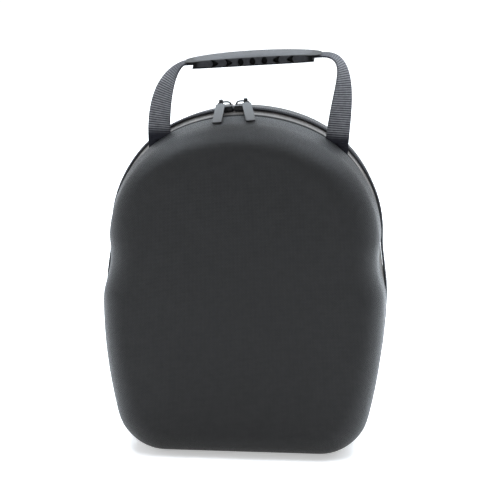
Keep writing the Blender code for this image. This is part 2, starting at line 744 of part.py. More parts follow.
def build_hinge(stations, finish):
    """Build the cloth strip that joins the shells along the flat bottom, between the zip's ends."""
    half_length = zip_stations(stations)[-1].x - 2.0 * SLIDING_GAP
    half_width = BAND_HALF_WIDTH + TAPE_FLANGE
    low = SHELL_WALL + SEAT_GAP
    high = low + HINGE_THICKNESS
    mesh = box_mesh("hinge_tape", (-half_length, -half_width, low), (half_length, half_width, high))
    return add_object("hinge_tape", mesh, finish)


def main():
    """Build every piece of the case."""
    clear_scene()
    shell_cloth = material("shell_cloth", (0.030, 0.030, 0.032), 0.75)
    tape_cloth = material("tape_cloth", (0.120, 0.115, 0.112), 0.85)
    coil_nylon = material("coil_nylon", (0.070, 0.068, 0.075), 0.50)
    slider_paint = material("slider_paint", (0.012, 0.012, 0.013), 0.30, 0.8)
    pull_paint = material("pull_paint", (0.320, 0.320, 0.325), 0.55, 0.3)
    webbing = material("webbing", (0.130, 0.130, 0.138), 0.80)
    grip_rubber = material("grip_rubber", (0.200, 0.200, 0.205), 0.60)
    stations = outline_stations()
    build_shell("front_shell", stations, -1, shell_cloth)
    build_shell("back_shell", stations, 1, shell_cloth)
    build_zip(stations, tape_cloth, coil_nylon)
    left_offset, right_offset = slider_centres()
    build_slider("slider_left", left_offset, 1, slider_paint)
    build_slider("slider_right", right_offset, -1, slider_paint)
    build_pull("pull_left", left_offset, -1, LEFT_PULL_SPLAY, pull_paint)
    build_pull("pull_right", right_offset, 1, RIGHT_PULL_SPLAY, pull_paint)
    build_strap(stations, webbing)
    build_grip(grip_rubber)
    build_hinge(stations, shell_cloth)


main()
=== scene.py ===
"""Travel case for a cap: two woven hard shells, a coil zip and a webbing handle with a moulded grip.

Metres, +Z up, front towards -Y. Each sub-assembly is a class that builds its meshes in the frame of the
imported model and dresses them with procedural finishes.
"""

import logging
import math
from dataclasses import dataclass, field
from enum import Enum
from typing import Optional, Sequence

import bmesh
import bpy
import numpy as np
from mathutils import Matrix, Vector


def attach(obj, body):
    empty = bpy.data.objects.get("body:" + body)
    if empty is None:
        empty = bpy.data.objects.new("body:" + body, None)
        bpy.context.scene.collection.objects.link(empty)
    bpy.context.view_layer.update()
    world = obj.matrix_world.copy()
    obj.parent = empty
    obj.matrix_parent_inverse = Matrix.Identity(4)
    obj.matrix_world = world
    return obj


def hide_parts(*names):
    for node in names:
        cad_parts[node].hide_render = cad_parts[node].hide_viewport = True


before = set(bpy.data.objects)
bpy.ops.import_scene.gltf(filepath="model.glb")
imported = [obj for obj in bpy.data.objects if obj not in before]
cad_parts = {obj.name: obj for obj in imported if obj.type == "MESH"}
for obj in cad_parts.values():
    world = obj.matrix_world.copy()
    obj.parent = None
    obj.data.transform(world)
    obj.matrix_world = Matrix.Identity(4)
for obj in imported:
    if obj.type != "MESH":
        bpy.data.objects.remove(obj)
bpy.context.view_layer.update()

LOG = logging.getLogger("travel_case")
SHARP_ANGLE = math.radians(38.0)
SEAT_GAP = 0.0003
SLIDING_GAP = 0.0005
EYE_GAP = 0.00026
LEFT_SPLAY = math.radians(-3.5)
RIGHT_SPLAY = math.radians(10.0)


class Side(Enum):
    """The front or the back of the case, with its direction along Y."""

    FRONT = -1
    BACK = 1


class Hand(Enum):
    """The left or the right of the case, with its direction along X."""

    LEFT = -1
    RIGHT = 1


# Small tools for curves and meshes


def smoothstep(share: np.ndarray) -> np.ndarray:
    """Ease each share from 0 to 1."""
    share = np.clip(share, 0.0, 1.0)
    return share * share * (3.0 - 2.0 * share)


def rounded_ring(count: int, half_a: float, half_b: float, power: float) -> np.ndarray:
    """Return a closed ring between an ellipse and a rectangle.

    Args:
        count: Number of points.
        half_a: Half of the first width.
        half_b: Half of the second width.
        power: 2 gives an ellipse, and more gives squarer corners.

    Returns:
        Points as an array of shape (count, 2).
    """
    angle = 2.0 * math.pi * (np.arange(count) + 0.5) / count
    first = np.sign(np.cos(angle)) * np.abs(np.cos(angle)) ** (2.0 / power)
    second = np.sign(np.sin(angle)) * np.abs(np.sin(angle)) ** (2.0 / power)
    return np.stack((half_a * first, half_b * second), axis=-1)


def smooth_loop(values: np.ndarray, reach: float) -> np.ndarray:
    """Smooth the values along a closed loop, and give back most of the shrinkage.

    Args:
        values: One row for each point of the loop.
        reach: Spread of the smoothing, in points.

    Returns:
        The smoothed values.
    """
    span = int(4.0 * reach)
    weights = np.exp(-0.5 * (np.arange(-span, span + 1) / reach) ** 2)
    weights /= weights.sum()

    def blur(rows: np.ndarray) -> np.ndarray:
        """Blur each column of the loop."""
        padded = np.concatenate((rows[-span:], rows, rows[:span]))
        return np.stack([np.convolve(column, weights, "valid") for column in padded.T], axis=-1)

    table = values.reshape(len(values), -1)
    once = blur(table)
    return (once + blur(table - once)).reshape(values.shape)


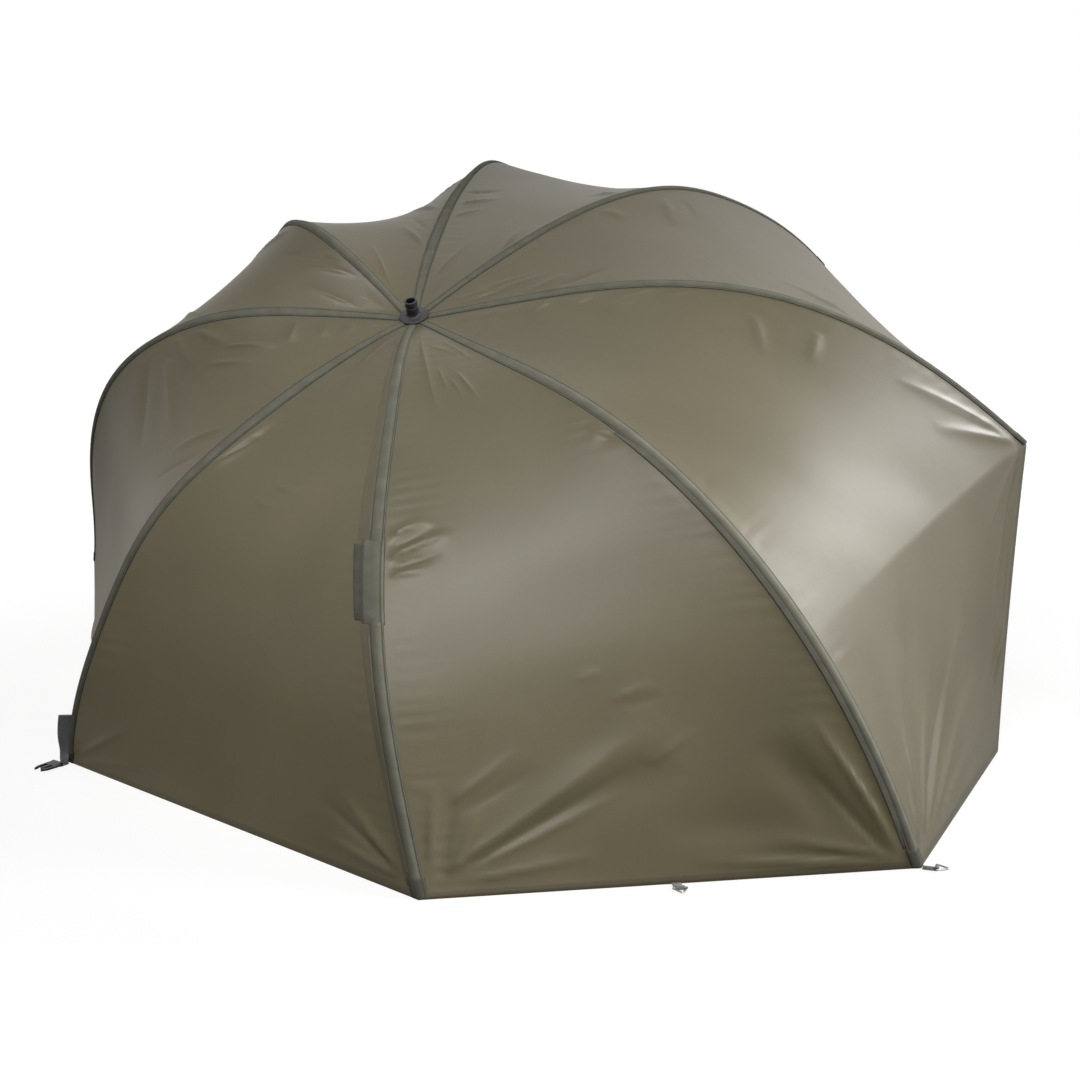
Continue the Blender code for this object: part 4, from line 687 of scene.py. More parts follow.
class Look:
    """One material's node tree, with short calls for the nodes that the materials share."""

    def __init__(self, name, roughness, metallic=0.0):
        self.material = bpy.data.materials.new(name)
        self.material.use_nodes = True
        self.nodes = self.material.node_tree.nodes
        self.shader = self.nodes["Principled BSDF"]
        self.set_shader("Roughness", roughness)
        self.set_shader("Metallic", metallic)

    def link(self, source, target):
        self.material.node_tree.links.new(source, target)

    def set_input(self, socket, value):
        if isinstance(value, bpy.types.NodeSocket):
            self.link(value, socket)
        else:
            socket.default_value = value

    def set_shader(self, name, value):
        self.set_input(self.shader.inputs[name], value)

    def add(self, kind, **inputs):
        """A node of one kind, with its inputs set by name."""
        node = self.nodes.new("ShaderNode" + kind)
        for name, value in inputs.items():
            self.set_input(node.inputs[name], value)
        return node

    def reckon(self, operation, first, second=0.0, clamp=False):
        node = self.nodes.new("ShaderNodeMath")
        node.operation = operation
        node.use_clamp = clamp
        self.set_input(node.inputs[0], first)
        self.set_input(node.inputs[1], second)
        return node.outputs[0]

    def total(self, first, second, clamp=False):
        return self.reckon("ADD", first, second, clamp)

    def product(self, first, second):
        return self.reckon("MULTIPLY", first, second)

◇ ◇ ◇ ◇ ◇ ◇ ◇

Count the lines of the material that include the word "before", then report only the total.

2